Meet Censored Reddit, anti-NSA story suppression (the latest episode) - spenvo
http://www.reddit.com/r/worldnews/comments/1ywspe/new_snowden_doc_reveals_how_gchqnsa_use_the/cfohbrc

======
spenvo
UPDATE: The Reddit Techdirt post (3,000+ up votes, the parent to the comment
thread I linked to) has just been removed from the #3 spot on Reddit's front
page (it was there 30 minutes ago), so make that the 13th removal of related
content.

I was floored last night when Greenwald's piece on JTRIG could only be found
in niche subreddits such as /r/conspiracy. When I attempted to post to
/r/worldnews, it gave me the URL "already submitted" error.

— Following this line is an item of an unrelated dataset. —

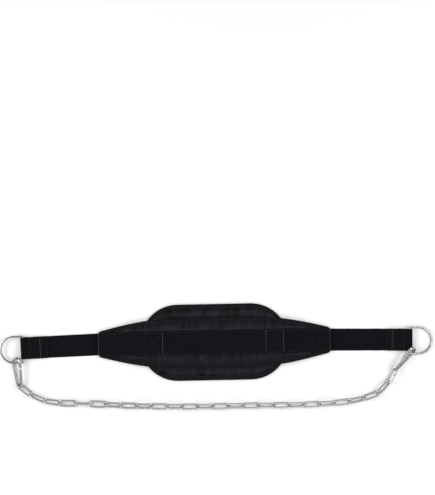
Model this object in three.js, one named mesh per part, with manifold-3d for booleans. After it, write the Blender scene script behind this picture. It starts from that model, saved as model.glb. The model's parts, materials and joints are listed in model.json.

Turns out Glennwald's piece had been submitted and removed twelve times --
each time it had received substantial interest (dozens of upvotes) in short
amounts of time. (Check out the link)

It's hard not to don the tin-foil hat here (given the nature of the article
itself). This also goes back to the "moving target" of the definition of
"hacktivism." JTRIG's "pushing the envelope" of targeting beyond what we'd
normally view as terrorists. The question is not "why would the NSA employ
moderators with an agenda?" \-- the question is "why wouldn't they?" To steal
from Jerry Pournelle's "iron law of bureaucracy" \-- the institution will act
to protect itself, and in this case it sees the People's voice as a threat. If
the NSA has a presence on Second Life, they have also penetrated HN and
Reddit.